En plus, j’avais envie de suivre mon acolyte et ne pas me retrouver seule. L’autre bout de Paris ? J’ai une petite marge. Quand je m’aperçois que je ne suis pas si loin de ta salle de spectacle, je jubile. Je me mets en état de marche, il se met à pleuvoir fort. Le métro aérien rejoint, je regarde les quelques stations qui nous séparent. Sereine, heureuse de calibrer un emploi du temps de ministre. Pour la première fois, je m’accorde le temps de souffler.

Le sourire au lèvres, je m’approche de mon endroit préféré. Ton spectacle, je l’ai vu ailleurs. Dans de plus grandes salles, mais plus méconnues. Ici, l’ambiance promet d’être différente.

La pluie a cessé, elle reprendra quand Mélissa nous fera rentrer. 21h32. Tout s’enchaîne à une vitesse folle, j’ai à peine le temps de me dévêtir. La première bande son lancée, je ris déjà de connivence. Je connais cette voix — celle de ton acolyte de baladodiffusion, à de maintes reprises. Sera-t-il en première partie ?

Eh non, tu émerges de la minuscule scène, tirant le rideau par tes propres moyens. Bienvenue dans le début de ta carrière. Même si toi aussi, tu souris, tu caches un léger malaise.

Pilote automatique 

Le débit de parole est trop rapide et les enchaînements mécaniques. Je sens d’emblée que cela cloche, comme si nous avions répété les mouvements du comique pendant tant d’heures. Je ris beaucoup, même si je suis en décalage complet avec le public.

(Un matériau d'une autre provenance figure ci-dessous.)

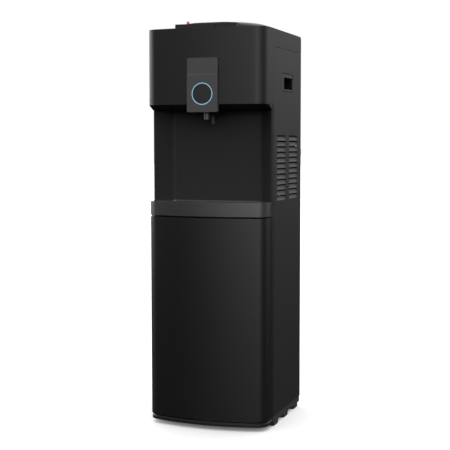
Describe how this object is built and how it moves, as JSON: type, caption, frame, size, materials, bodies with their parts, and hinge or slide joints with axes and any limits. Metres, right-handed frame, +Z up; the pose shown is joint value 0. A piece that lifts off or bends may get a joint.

C’est qu’il ne te connaît pas. Il est timide face à l’enjeu. Une première fois, dans cette promiscuité : les interrogations se multiplient sans doute dans leurs esprits, alors qu’il faudrait lâcher prise.

Moi, je sais. Je sais ce que tu vaux, tu m’as fait l’humour exactement comme il le fallait, avec le bon rythme et les bonnes punches. Je me sens lésée, mais je ne me l’avoue pas tout de suite. Quand on adule, on commence par pardonner un peu, panser la plaie, faire le dos rond pour mieux traverser l’instant.

Mais le problème, justement, c’est que je sais. J’ai déjà connu tout ce cirque, et j’ai désiré autre chose dans ce nouveau cadre. Également, j’ai imaginé la scène, telle un fantasme. J’ai pris la température du lieu, et l’ambiance était simplement en décalage.

Bien sûr, une fois l’acte de cette pièce terminé, je t’ai remercié pour ce moment. Je n’ai pas su trouver les mots, car quand on éprouve un attachement scénique, on est perdu. La critique immédiate est proscrite, mais j’avais tant d’attentes non formulées. Le problème était là : si je t’avais dit que je voulais une autre méthode ce soir-là, tout aurait été plus fluide.

De l’expression d’attentes pour combattre un jour sans

Mais non, je me suis tue. J’ai nié, enfoui, mon désir de spectatrice, jusqu’à ce qu’il me revienne en pleine figure. Je voulais foutre en l’air ton autodérision, tes complexes de comique. Ce soir-là, je t’ai adoubé comme l’homme de la situation, je voulais simplement te voir passer un cap. Plus émotionnel, moins dans l’excuse de ta personne, un peu plus premier degré et dans une forme d’intensité dramatique.

Je voulais une autre mise en scène, mais j’ai aimé quand même. C’est sincère, même si c’est dit maladroitement. Maudit jour sans. Tu as été sans doute plus dur avec toi-même, car tu officiais sur l’échelle « ai-je été bon ou non ? ». Tu n’as juste pas fait le pas de côté que j’anticipais. J’étais venue pour oublier une douleur, une peine indicible. Parce qu’en spectacle vivant, on rit, mais on vit aussi et on prend parfois des coups au moral. Plus on ressent les choses intensément, plus on cherche à compenser un manque, comme un patchwork émotionnel.

Tu ne comprendras peut-être pas tout le sous-texte, ou tu as de quoi extrapoler vers une mauvaise interprétation. Tout ce que je voulais dire, c’est que je sais que tu vas revenir plus fort. À l’heure où j’écris ces lignes, tu es là où tu dois être, là où j’aurais dû te voir. Mais je suis ravie de t’avoir vu dans de mauvaises conditions, car je t’ai compris et regardé comme jamais. J’ai entr’aperçu ton prochain spectacle ou ton prochain style comique. Merci de m’avoir offert ça : c’est à ça que servent les soirées d’apparence en demi-teinte. Construis sur ça et rien ne pourra plus t’arrêter.